Osborn covered his walls in rich green billiard felt purchased in Spain. “I find it soothing,” he says. The remainder of his formerly white walls and woodwork was lacquered in Pompei red, which Osborn says some claim has never been successfully reproduced, “but I feel I’ve come as close as possible to the exact shade.”
As for furnishings, Osborn was involved here as well. He actually worked with a friend, Tulsa-based designer Charles Faudree , on two sofas – ornate pieces with braided cords holding the arms in place: “Take that rope off,” explains Osborn, “and the sides lay down so they can become little day beds.”

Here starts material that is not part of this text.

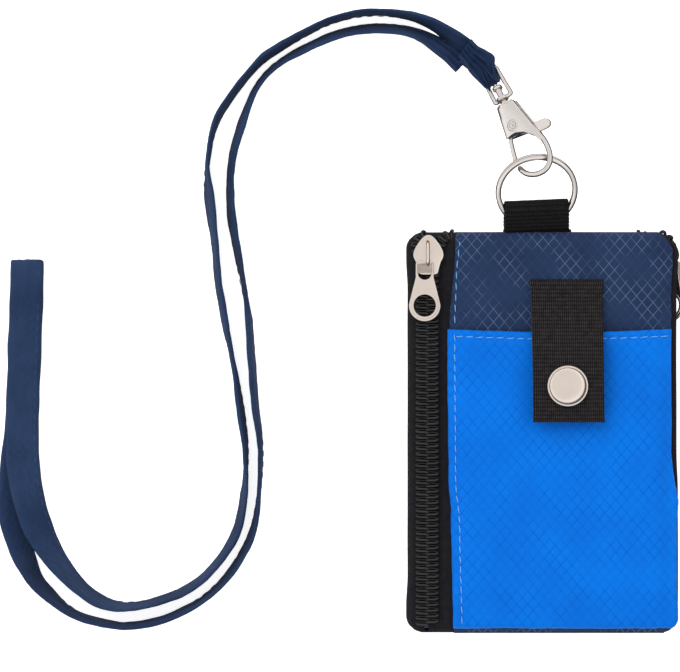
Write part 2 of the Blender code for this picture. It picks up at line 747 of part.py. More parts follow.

Other furnishings are mostly antique, including several original gilded Louis XVI chairs and many pieces in cinnabar – carved wood lacquered thousands of times in red paint, including two display cases and a secretary. “I was in China and went berserk buying over there,” he says.
Osborn tries to sum up his home: “I like mixtures of things. There’s a little Oriental here, a little French thrown in there, red and green, and a whole lot of cows.”
These days, the bachelor has been considering what he will do with his collection of furnishings someday.
“I recently heard a sermon about laying up treasures on Earth, and I was laughing to myself, thinking: Does this pastor know I’m in the audience?” he says with a grin. “I was discussing it with him later, and he told me he’s done a lot of funerals, and he’s yet to see a U-Haul trailer behind the hearse.”
To that end, Osborn has begun cataloging his pieces. He’s talking with a small Texas museum that is considering recreating his living room as a permanent exhibit.
Let’s hope they have a penchant for bovines.
Regarding his nontraditional obsession, the collector says he’s often asked why?
“When people use the expression ‘contented as a cow,’ well, that’s pretty remarkable because cows are, in fact, tremendously contented,” explains Osborn.
“They just eat and sleep, they don’t do much, and they’re happy. I’ve often thought, why can’t humans be that way? Could I, in life, be as content as a cow?
“Well, I can tell you that today, I really am.”